Fake Minecraft Mods in Google Play Rack Up Nearly a Million Downloads

Fake “mods” for Minecraft, the wildly popular pixelated sandbox game for kids, have turned up in Google Play.

Mods, short for modifications, are add-ons for games that change the functionality or add additional levels or features. There are many, many legitimate mods out there for all kinds of games, including Minecraft. But in this case, a bevy rogue apps offer more sinister changes. Android gamers that fall for them will find themselves bombarded with aggressive ads and scam activity, according to ESET.

ESET said that players have been exposed to 87 fake mods, and up to 990,000 users have installed them. These fall into two buckets: Ad-displaying downloaders (there are so far 14 of these that ESET has uncovered, with 80,000 installs and counting), and fake apps redirecting users to scam websites (73 apps and 910,000 installs).

The downloaders are for now merely plying unfortunate users with in-your-face ads. But that could easily change.

“Since [this] is able to download any sort of additional malware to the victim’s device, there is no reason to believe malware authors would stop at only displaying unwanted ads,” researchers noted. “Seeing they can lure thousands of users into installing their deceptive applications, more dangerous threats distributed under similar disguise might be the next logical step.”

As for the latter, “once launched, the apps display a screen with a download button,” ESET researchers said. “Clicking the button does not download any mods; instead, it redirects the user to a website opened in a browser and displays all kinds of obtrusive content.”

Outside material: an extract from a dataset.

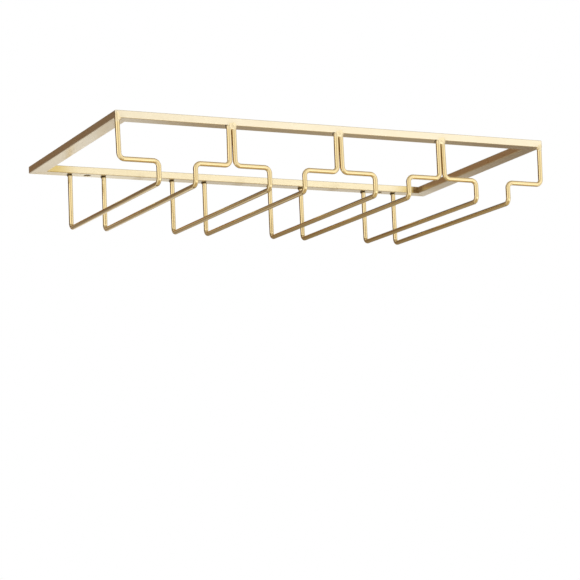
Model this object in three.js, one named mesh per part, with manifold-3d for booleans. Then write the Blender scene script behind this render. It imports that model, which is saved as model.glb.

In terms of how to tell the mod from the con, reviews are, as usual, a handy barometer: The downloader versions for instance are spamming victims with ads, so poor reviews are the norm. Mobile security products should also detect the malicious apps prior to download.

This isn’t the first time the bad guys have targeted Minecraft—it is, after all, a pop culture phenomenon for elementary school kids and tweens. In 2015, ESET researchers discovered more than 30 fake applications in Google Play, which pretended to be cheats for the popular world-building-with-pixels game. And in 2014, a trojanized version of the Android Minecraft PE app was found being sold at half the official price through third party Russian app stores.

To clean a device of the downloaders, ESET said that users must first deactivate device administrator rights for both the app and the downloaded module (found under Settings -> Security -> Device administrators). Then, users can uninstall the apps by going to Settings -> Application Manager. For the scam app, victims can just uninstall the app in Settings -> Application Manager.